Industrially? Much like today, so it was back then. Politicians worked for those with the money and those who paid for their re-election. This kind of one-sided economics also is the incentive reason why most communities saw the small family grocer or local hardware store owner succumb to Home Depots and Walmarts. It’s also why once prevalent municipal hospitals became private for-profit hospitals and why private prisons today flourish as a cash cow. All you need is a little help from the politician whose got the lobbyist behind them!

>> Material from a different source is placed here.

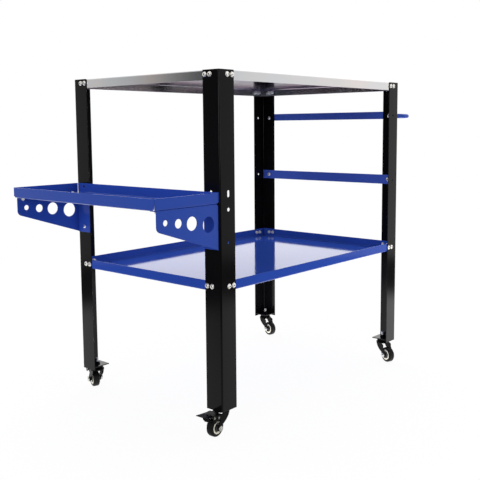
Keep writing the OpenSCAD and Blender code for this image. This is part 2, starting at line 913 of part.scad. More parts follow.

The Marijuana Tax Act was placed on the sale of cannabis via legislation drafted by federal Narcotics official Harry Anslinger, and introduced by Rep. Robert Doughton of North Carolina, on April 14, 1937. Sadly, it passed. For the victims it became a catch-22 as the federal government rarely printed the tax stamps and the only way you could get a tax stamp was to have the product in your possession. This got you arrested!
So several balloons were flown on one string: A profit incentive to make hemp use impractical; an incentive rooted in racism and policing; and an incentive to make every politician look good as they postulated toughness upon a genuinely-concerned citizenry.
Who was Harry Anslinger and why was he leading the charge? He was the first commissioner of the U.S. Treasury Department’s Federal Bureau of Narcotics. Sort of like America’s very first drug czar. Anslinger whipped up hysteria using outright lies and blatant examples of racism to further his opportunistic campaign. Remember also racism was very rampant back in those days. It was still a time when the KKK rode through the South at full horse strength, lynching along the way. Mexican workers during times of the economic depression also were severely targeted.
But let me not get bogged down in all of that. See Youtube videos and Google searches on the following subjects for better historical understandings:
Cannabis History — Harry Anslinger:
Marijuana — The Industrial Plant:
Nixon Administration Assigns Cannabis Same Status as Heroin (see statement of John Erlichman, Nixon’s domestic policy chief):
I hope I’ve presented a reasonably good history on the background and the truths about marijuana. I won’t touch upon the medical benefits as these are already well known, they are a given.
Best bet for guiding policy is not to let the local politician get away with trying to postulate a get-tough image, of trying to look good and busy on the wrong side of an issue that’s been one of the gravest mistakes in modern society. Hold our political representatives accountable and respectfully request they right a wrong which never should have happened.
Above all, let the policy reflect the needs of the consumer and not some almighty corporation that might come rolling down the pike in the future. Let’s get better results with this than we do from Comcast and Verizon — lol!